Tuesday, 13 October 2009

Lets Do The Risk Warp Again

In this trilogy of blogs (triblogy?) we have been seeing how some basic intuition and understanding of projects can lead us to manage and master risks. Dont think all these charts and graphs are any great theory - they are just a graphic representation of common sense!

Having understood the "cone of uncertainty" let us see what we can do to reduce uncertainty by warping it - bending the rules of project management.

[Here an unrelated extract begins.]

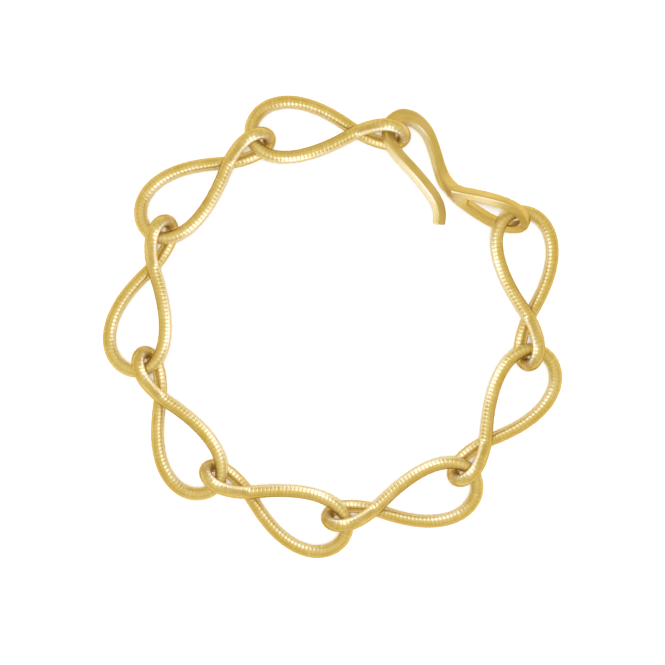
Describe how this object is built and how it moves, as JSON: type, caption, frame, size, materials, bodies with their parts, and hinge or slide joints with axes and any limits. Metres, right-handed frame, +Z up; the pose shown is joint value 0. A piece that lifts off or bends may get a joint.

Lets look at bending it three ways:
  • Firstly let's reduce the long period between the user saying what they want - Requirements Specification - and being able to get a finished product and saying "Yes - That's It!" - Delivery Acceptance.
  • Then let's compress the process to get to the requirements.
  • And then let's compress the design and development process.
How?
  • Use iterative and prototyping approach - "So is this what you mean?"
  • By getting the user and the developer together - to avoid the risk of misunderstanding so well illustrated by the Tree Swing Design cartoon.
  • By breaking the process down into small steps.
While this is has the characteristics of an Agile approach, many of these concepts have been around a long time. Iterative methodologies grew up in the eighties when PC development tools and 4GLs allowed programmers to design databases with the screens and reports in hours rather than weeks. They could talk straight to users and show them the programs to get feedback on the spot.

This develops into Agile methodologies where:

  • Product definintions and requirements get cut down to brief "User stories"
  • The requirements and design specification are replaced by scrums of colloboration between users and developpers
  • Rapid development techniques allow the deliverables to be demonstrated to get rapid confirmation of the design
What does all this do to the Cone of Uncertainty?
Well the risk reduces:
  • the time between design and acceptance is reduced.
  • The risk will increase again at the start of each new iteration stage.
  • The initial risk is also cut down because the early stages of definition are reduced to a high level description of what each stage is going to address.
  • There is still some final acceptance. But this is reduced to what I would call integration acceptance - confirming that the deliverables from each stage work together.

So our Cone of Uncertainty is warped into the Christmas Tree of Collaboration!